09/18/2022 Nigeria (International Christian Concern) – Speaking at the Kaduna Book and Art festival earlier this week, Kaduna State governor Nasir El-Rufai made reference to a six-week military offensive against terrorists in the state. The last several years of his tenure have been marked by increased insecurity, and as he approaches the end of his governorship — he hits his term limit next year — El-Rufai is eager to highlight any success.
“In the last six weeks, there has been improved offensive operation against criminals,” he said, according to Punch Newspaper, a Nigerian outlet. “We are confident if it is sustained, people can drive comfortably without any security or take the train to Kaduna.” The ability to drive safely and take the train, once assumed, has become a dangerous undertaking after a string of incidents over the last several years, including a high-profile mass kidnapping on the train between Abuja and Kaduna earlier this year.
El-Rufai’s comments bear a tinge of irony, given his sordid history of compliance with terrorists in Kaduna and his years-long pattern of putting protesting communities under mass house arrest while attackers lurk nearby. His community-wide lockdowns have led to hundreds of deaths over his tenure.

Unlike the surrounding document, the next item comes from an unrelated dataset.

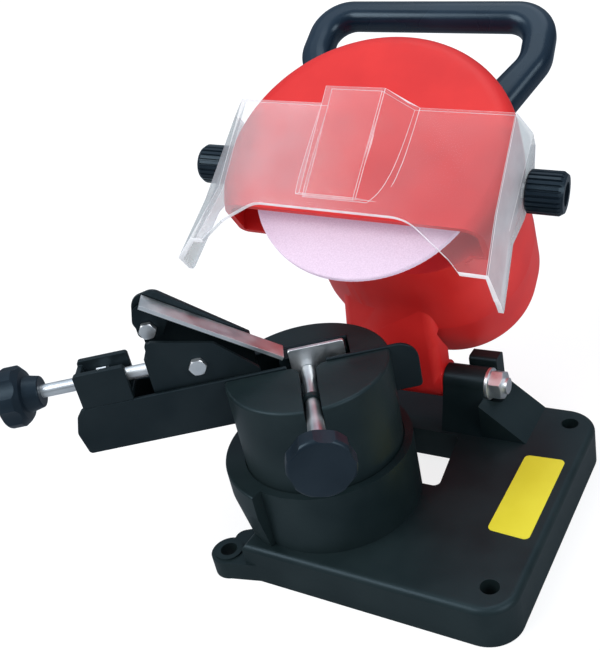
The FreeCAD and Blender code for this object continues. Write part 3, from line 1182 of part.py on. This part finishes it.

His concern over these terrorist activities represents an interesting change of tone over the course of his governorship. Earlier, he boasted about finding terrorists and paying them to compensate them for supposed losses they had sustained rather than bringing them to justice. More recently, he has advocated for indiscriminate bombings to eradicate the terrorists.
El-Rufai has a troubling history of fueling religious tension. El-Rufai even claimed, in a tweet posted on September 8, 2014, that Christians were behind Boko Haram, funding and controlling it “to tarnish the name of Islam.” In his tweet, he specifically accused the Christian Association of Nigeria (CAN) and other Christians of being behind specific church bombings and shootings. Far from a front for CAN, Boko Haram is an Islamist terror group with strong ties to Islamic State.
In the days leading up to his 2019 reelection, El-Rufai whipped up public anger and physical violence when he falsely claimed that 130 Fulani had been killed in Kajuru, a locality near the capital city of Kaduna. The Fulani are a Muslim-majority ethnic group. Many, including the National Emergency Management Agency and El Rufai’s own Commissioner of Police, denied his claims of an attack on the Fulani. In fact, eleven native Catholics were killed in Kajuru a few days before his comments. Suspected Fulani militants killed 127 people in Kajuru in what were presumably reprisal attacks in the month following El Rufai’s statement.
In 2012, El-Rufai threatened anyone who might challenge the Fulani, even in the line of military duty. “We will write this for all to read. Anyone, soldier or not, that kills the Fulani takes a loan payable one day no matter how long it takes,” he tweeted. When he took office as governor in 2015, he said that “the Fulani have nothing to fear, since a Fulani [is] now governor of the state.”
ICC wrote a report exposing his pattern of putting entire communities under house arrest for protesting the egregious security situation in the state. Repeatedly, these house arrest orders have preceded further attacks by militants. The recent report also discusses El-Rufai’s wealth, including previously unknown activities in Canada.